As Canada is still legally a bilingual country in which the official languages are English and French, it should come as no surprise that France played a big part in the colonization of the area. France is also a predominantly Catholic country, and so French colonists were also Catholic. They also ate what was to be found on the land and in the water, and for 17th century French colonists in Quebec that meant beaver. The Bishop of Quebec asked for an official dispensation from Roman Catholic Church headquarters to classify the beaver as a fish, so his adherents could eat it on Fridays. Two arguments working in his favor: there wasn’t much else to eat, and the beaver swims and spends a lot of its time in the water, so it was fish-like. Dispensation granted—the beaver, in terms of Lenten Fridays, is a fish.

Muskrats

Not long, relatively speaking, after Quebecois Catholics were permitted to eat beaver during Lent, Catholics living south or “downriver” of Detroit” received informal approval to eat muskrats on Fridays in Lent. In 2002, the Archdiocese of Detroit (an affiliate governing body of the Catholic Church) released a document confirming that missionaries in the 1700s ate muskrat (also known as the marsh hare) with the Church’s okay.

Capybara

Similar to the beaver and muskrat is another semi-aquatic rodent of unusual size, the capybara. It’s the largest rodent in the world, and it’s very commonly found in South America, particularly in Venezuela.
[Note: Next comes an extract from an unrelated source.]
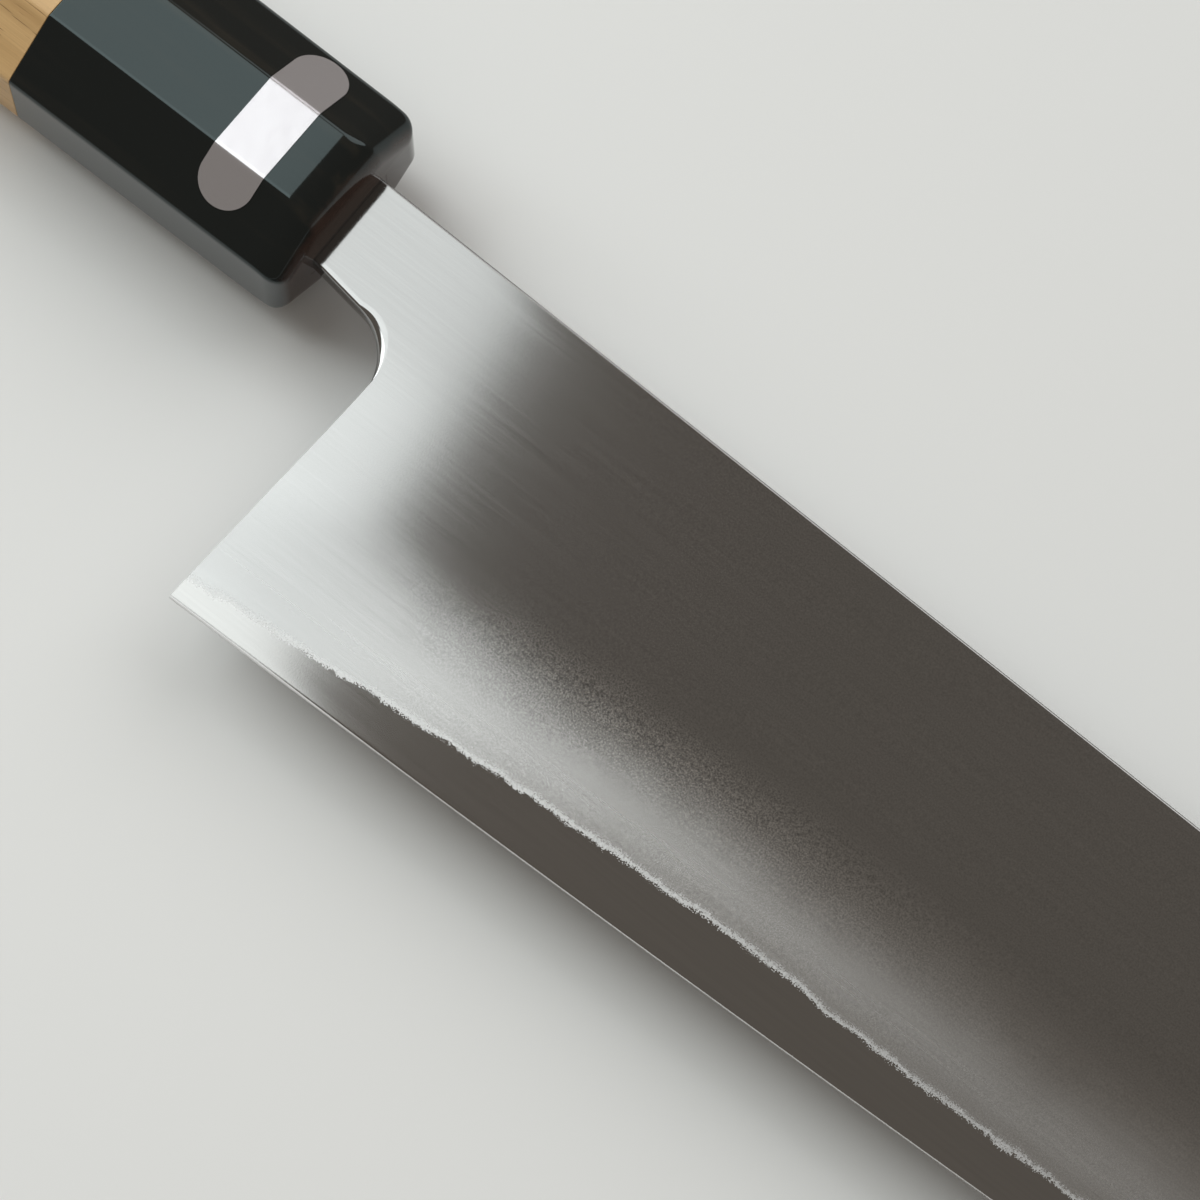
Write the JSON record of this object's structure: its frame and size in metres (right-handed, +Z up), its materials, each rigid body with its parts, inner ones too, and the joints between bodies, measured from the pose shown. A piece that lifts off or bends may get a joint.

The Church has given Catholics in the country (where Catholicism is by far the biggest religion) the okay to eat the animal on Fridays.

Puffin

In France in the 1600s, a monastery was found to be eating puffin on Fridays. The bird, which looks like a penguin only more colorful, was said by a Church official to be “as much terrestrial as aquatic.”

Alligator

Also a fish: the alligator. The Archbishop of New Orleans said in 2013 that he, and other bishops, consider the gator to be a fish.